→ **YOUR OBJECTIVE**
Copy out all of the data below with no alterations.

** Start of INFORMATION SHOWN **

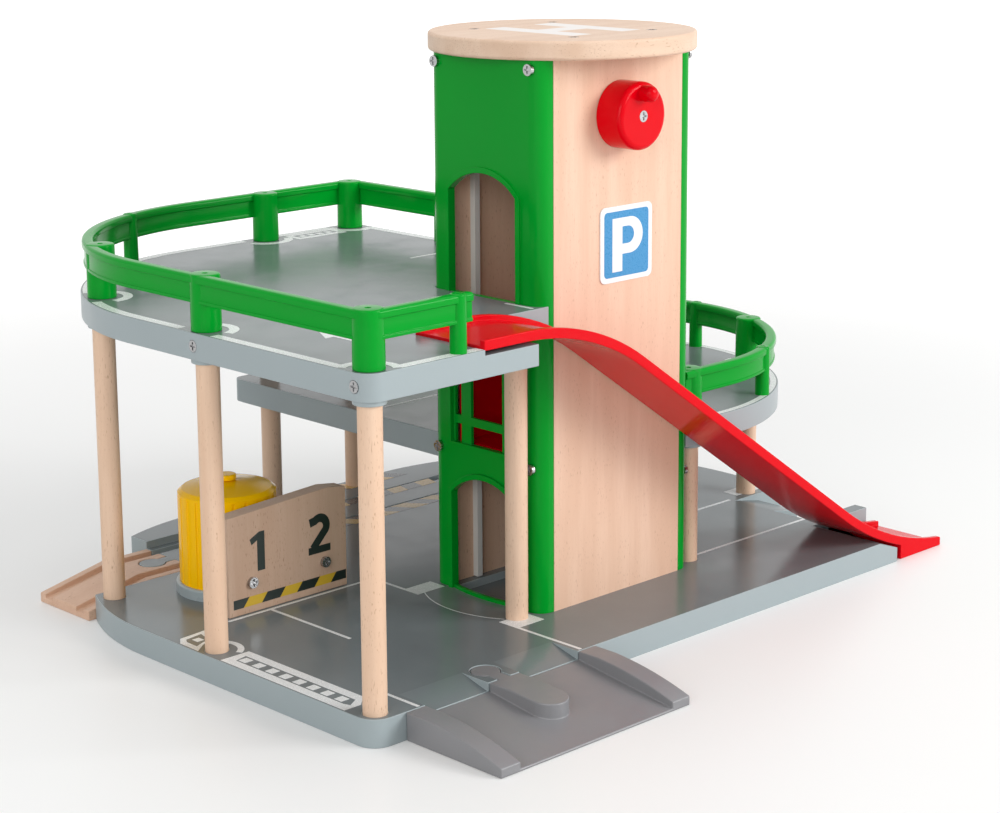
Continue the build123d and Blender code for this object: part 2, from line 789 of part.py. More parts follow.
def tower_shell(outer_x, outward, doors, windows, screw_levels):
    """A moulded end of the tower: a rounded channel with arched doors and barred windows."""
    with BuildSketch(plan(ground)) as channel:
        add(tower_plan)
        offset(tower_plan, amount=-shell_thickness, mode=Mode.SUBTRACT)
        with Locations((outer_x - outward * shell_lip / 2, tower_center_y)):
            Rectangle(shell_lip, tower_depth, mode=Mode.INTERSECT)
    extrude(channel.sketch, amount=tower_top - ground)
    with BuildSketch(side_view(outer_x)) as mouldings:
        for level in doors + windows:
            doorway(level, moulding_width)
    extrude(mouldings.sketch, amount=outward * moulding_height)
    with BuildSketch(side_view(outer_x + outward * moulding_height)) as openings:
        for level in doors:
            doorway(level)
        for level in windows:
            panes(level)
    cut_depth = shell_thickness + 2 * moulding_height
    extrude(openings.sketch, amount=-outward * cut_depth, mode=Mode.SUBTRACT)
    with BuildSketch(side_view(outer_x + outward * moulding_height)) as rebates:
        for level in windows:
            doorway(level)
    extrude(rebates.sketch, amount=-outward * 2 * moulding_height, mode=Mode.SUBTRACT)
    holes = [(y, z) for y in shell_screw_y for z in screw_levels]
    bores(side_view(outer_x + shell_lip), holes, screw_hole, 2 * shell_lip)


shell_screw_y = (tower_front_y + shell_screw_inset, tower_back_y - shell_screw_inset)
with BuildPart() as left_shell:
    tower_shell(tower_left_x, -1, [ground, upper_level], [mid_level], left_shell_screw_heights)
save(left_shell.part, "left_shell")

with BuildPart() as right_shell:
    tower_shell(tower_right_x, 1, [mid_level], [ground, upper_level], right_shell_screw_heights)
save(right_shell.part, "right_shell")

shaft_hole = shaft_diameter / 2 + shaft_fit


def tower_panel(outer_y, inward, screw_y):
    """A beech panel whose edges are stepped back to sit behind the shells' lips."""
    face_y = outer_y + inward * (shell_thickness + tower_gap / 2)
    back_y = outer_y + inward * panel_thickness
    narrow = tower_width / 2 - shell_lip - tower_gap / 2
    wide = tower_width / 2 - shell_thickness - tower_gap / 2
    corner = tower_corner_radius - shell_thickness
    right_half = [
        (narrow, outer_y),
        (narrow, face_y),
        (wide - corner, face_y),
        (wide, face_y + inward * corner),
        (wide, back_y),
    ]
    left_half = [(-x, y) for x, y in reversed(right_half)]
    with BuildSketch(plan(ground)) as profile:
        with Locations((tower_center_x, 0)):
            Polygon(*right_half, *left_half, align=None)
    extrude(profile.sketch, amount=tower_top - ground)
    right_pilots = [(screw_y, z) for z in right_shell_screw_heights]
    left_pilots = [(screw_y, z) for z in left_shell_screw_heights]
    bores(side_view(tower_right_x), right_pilots, screw_hole, screw_length)
    bores(side_view(tower_left_x + screw_length), left_pilots, screw_hole, screw_length)
    feet = [(x, outer_y + inward * panel_thickness / 2) for x in panel_screw_x]
    columns(feet, screw_hole, 0, 2 * screw_length, Mode.SUBTRACT)
    columns(feet, screw_hole, tower_top - screw_length, tower_top, Mode.SUBTRACT)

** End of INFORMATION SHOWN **

→ **RESULT OF THIS TASK**
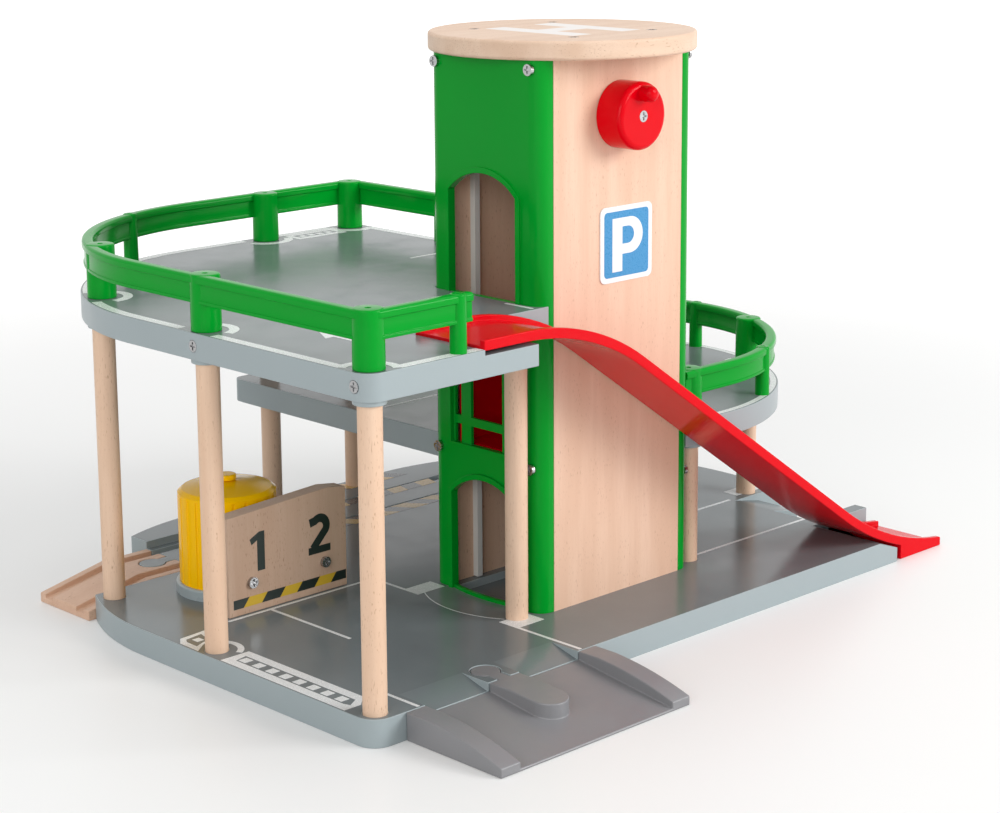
Continue the build123d and Blender code for this object: part 2, from line 789 of part.py. More parts follow.
def tower_shell(outer_x, outward, doors, windows, screw_levels):
    """A moulded end of the tower: a rounded channel with arched doors and barred windows."""
    with BuildSketch(plan(ground)) as channel:
        add(tower_plan)
        offset(tower_plan, amount=-shell_thickness, mode=Mode.SUBTRACT)
        with Locations((outer_x - outward * shell_lip / 2, tower_center_y)):
            Rectangle(shell_lip, tower_depth, mode=Mode.INTERSECT)
    extrude(channel.sketch, amount=tower_top - ground)
    with BuildSketch(side_view(outer_x)) as mouldings:
        for level in doors + windows:
            doorway(level, moulding_width)
    extrude(mouldings.sketch, amount=outward * moulding_height)
    with BuildSketch(side_view(outer_x + outward * moulding_height)) as openings:
        for level in doors:
            doorway(level)
        for level in windows:
            panes(level)
    cut_depth = shell_thickness + 2 * moulding_height
    extrude(openings.sketch, amount=-outward * cut_depth, mode=Mode.SUBTRACT)
    with BuildSketch(side_view(outer_x + outward * moulding_height)) as rebates:
        for level in windows:
            doorway(level)
    extrude(rebates.sketch, amount=-outward * 2 * moulding_height, mode=Mode.SUBTRACT)
    holes = [(y, z) for y in shell_screw_y for z in screw_levels]
    bores(side_view(outer_x + shell_lip), holes, screw_hole, 2 * shell_lip)


shell_screw_y = (tower_front_y + shell_screw_inset, tower_back_y - shell_screw_inset)
with BuildPart() as left_shell:
    tower_shell(tower_left_x, -1, [ground, upper_level], [mid_level], left_shell_screw_heights)
save(left_shell.part, "left_shell")

with BuildPart() as right_shell:
    tower_shell(tower_right_x, 1, [mid_level], [ground, upper_level], right_shell_screw_heights)
save(right_shell.part, "right_shell")

shaft_hole = shaft_diameter / 2 + shaft_fit


def tower_panel(outer_y, inward, screw_y):
    """A beech panel whose edges are stepped back to sit behind the shells' lips."""
    face_y = outer_y + inward * (shell_thickness + tower_gap / 2)
    back_y = outer_y + inward * panel_thickness
    narrow = tower_width / 2 - shell_lip - tower_gap / 2
    wide = tower_width / 2 - shell_thickness - tower_gap / 2
    corner = tower_corner_radius - shell_thickness
    right_half = [
        (narrow, outer_y),
        (narrow, face_y),
        (wide - corner, face_y),
        (wide, face_y + inward * corner),
        (wide, back_y),
    ]
    left_half = [(-x, y) for x, y in reversed(right_half)]
    with BuildSketch(plan(ground)) as profile:
        with Locations((tower_center_x, 0)):
            Polygon(*right_half, *left_half, align=None)
    extrude(profile.sketch, amount=tower_top - ground)
    right_pilots = [(screw_y, z) for z in right_shell_screw_heights]
    left_pilots = [(screw_y, z) for z in left_shell_screw_heights]
    bores(side_view(tower_right_x), right_pilots, screw_hole, screw_length)
    bores(side_view(tower_left_x + screw_length), left_pilots, screw_hole, screw_length)
    feet = [(x, outer_y + inward * panel_thickness / 2) for x in panel_screw_x]
    columns(feet, screw_hole, 0, 2 * screw_length, Mode.SUBTRACT)
    columns(feet, screw_hole, tower_top - screw_length, tower_top, Mode.SUBTRACT)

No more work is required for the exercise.